Pokémon Go has been a runaway hit but also a huge missed opportunity for marketers. While local mom-and-pops have benefited from foot traffic generated from the game, it took a week or so for its publisher, Niantic, to consider adding “sponsored locations” for larger advertisers.
John Hanke, CEO of Niantic, told the Financial Times this week that under such a system, advertisers would “pay us to be locations within the virtual game board–the premise being that it is an inducement that drives foot traffic.” Such advertisers are charged on a “cost per visit” basis, similar to “cost per click” on the web, he added. At this writing, no brands had been named as partners.
Bridging the gap between mobile games and store visits is a potentially lucrative new line of business for publishers, such as Niantic, and a vehicle for brands looking for new ways to drive foot traffic. However, location-based games have been hyped for at least six years and haven’t fulfilled their promise. It’s also unclear whether adding brand integration might be perceived as too heavy-handed and would hurt the spirit of the game.
Nevertheless, location-based games enhanced by augmented reality (AR) seem poised to grow, which makes them an object of interest for marketers–especially those trying to woo younger consumers.
Location-Based Marketing Takes Off
Well before Pokémon Go, location-based marketing was growing rapidly. A recent report from BIA/Kelsey predicted that U.S. revenues from location-targeted mobile ads would grow from $6.8 billion in 2015 to $18.2 billion in 2019.
Growth has been fueled by four categories–search, display, messaging, and native social. Michael Boland, chief analyst and VP of content at BIA/Kelsey, said that he considers the upcoming sponsored locations within Pokémon Go to be a native social ad. “We baked into our estimates the fact that we expect this type of thing to grow,” he said. “What’s happening with Pokémon Go is very much aligned with numbers I projected.”
That said, gaming–or gamification of the retail experience–hasn’t been a big factor in location-based mobile advertising. Experiments have been sporadic. In 2011, for instance, Buffalo Wild Wings held a March Madness contest in which customers could undertake challenges, such as take a photo or eat a certain dish to earn points in the game. Over a 12-week period, the game garnered 184,000 players. Foursquare also tried various marketing tie-ins, including a 2010 program that offered 25% discounts at Gap stores for check ins.

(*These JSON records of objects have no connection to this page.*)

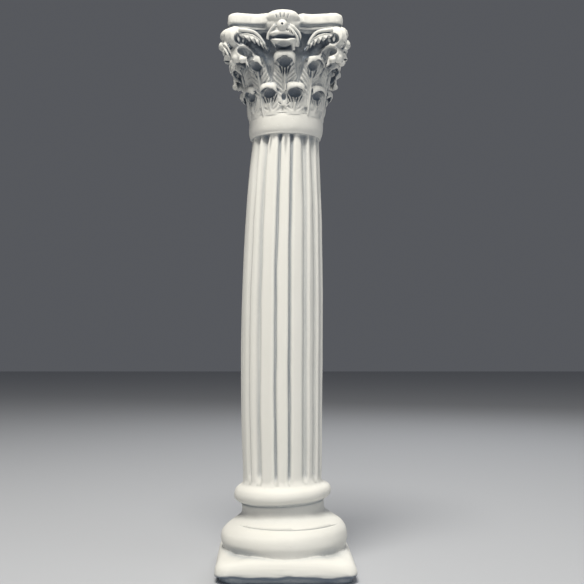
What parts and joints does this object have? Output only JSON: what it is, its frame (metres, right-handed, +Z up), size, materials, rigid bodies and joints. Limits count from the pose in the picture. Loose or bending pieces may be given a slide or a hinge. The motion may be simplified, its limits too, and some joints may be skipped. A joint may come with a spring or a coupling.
{
  "type": "plaster column",
  "caption": "Small cast plaster column: square plinth, turned base, fluted shaft with a swelling, ring and leafy capital with a flat top.",
  "frame": {"origin": "centre of the plinth's underside, the face that the column stands on", "axes": "+Z up along the shaft, -Y to the front that the picture shows, +X to the viewer's right"},
  "size_m": [0.07, 0.07, 0.278],
  "materials": {
    "plaster": "matt cast plaster, warm white, unpainted"
  },
  "bodies": {
    "root": {"plaster_column": "plaster"}
  },
  "joints": []
}
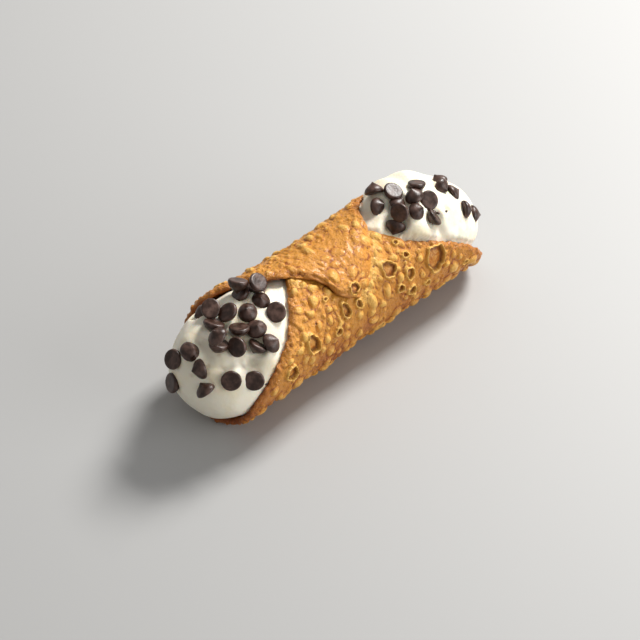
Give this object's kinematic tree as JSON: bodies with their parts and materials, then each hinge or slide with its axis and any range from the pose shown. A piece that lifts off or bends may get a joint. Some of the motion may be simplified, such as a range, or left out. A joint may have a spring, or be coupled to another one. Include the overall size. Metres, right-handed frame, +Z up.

In perhaps the highest-profile such effort, Niantic, which was spun off from Google in 2015, used sponsored locations for its augmented reality game Ingress in 2014. That game featured integration with New York drugstore chain Duane Reade (a unit of Walgreens). Each store had a game asset. Players could scan codes on the items to unlock one of the game’s tools or weapons. “We saw positive returns related to store visits on the small-scale tests that were executed,” a rep told CMO.com.
The game also had integrations with Jamba Juice and Zipcar. “Zipcar’s integration into Ingress generated a significant amount of foot traffic to Zipcar ‘pods’ [areas where Zipcars are parked], which appeared as portals in the Ingress game in a number of North American cities and in Europe,” said Andrew Daley, Zipcar’s VP of marketing. “We’re excited to apply those early learnings into more virtual reality programs moving forward.”
While neither Zipcar nor Duane Reade provided metrics on the integration, Boland said his sense is that none of those deals brought in huge amounts of traffic. “My guess is that they probably didn’t fail, but they really weren’t really successful because the scale and usage of the game never reached critical mass,” he told CMO.com.
In contrast, Pokémon Go hit critical mass very quickly. On July 14, eight days after it launched, the game had been downloaded 15 million times and had more daily active users than Twitter. Savvy small-time retailers quickly learned how to take advantage of the trend. Tom Lattanzio, owner of a Queens pizzeria, told The New York Post that he paid $10 to have a dozen of the game’s characters housed at his restaurant. In return, he said the shop’s business rose 75%.
In the future, Boland said, a national chain such as Taco Bell might benefit from such an arrangement. “That’s where the opportunity will be,” he said. “Those multilocation businesses have an opportunity to roll out a national campaign through the system where all of their locations will light up. That’s easier for Niantic, Nintendo, and all of the entities involved here to do the management with one entity that has many locations instead of doing thousands of deals with mom and pops, which would just get unwieldy.”
That said, it’s unclear whether fans would put up with such placement. “It’s a little disappointing in the sense that it’s giving marketers exactly what they want,” said David Berkowitz, principal of the Serial Marketer consultancy, referring to the idea of sponsored locations. “That often winds up disappointing people in the community. It’s going to be really tough to do this in a way that keeps the communal spirit alive in the game.”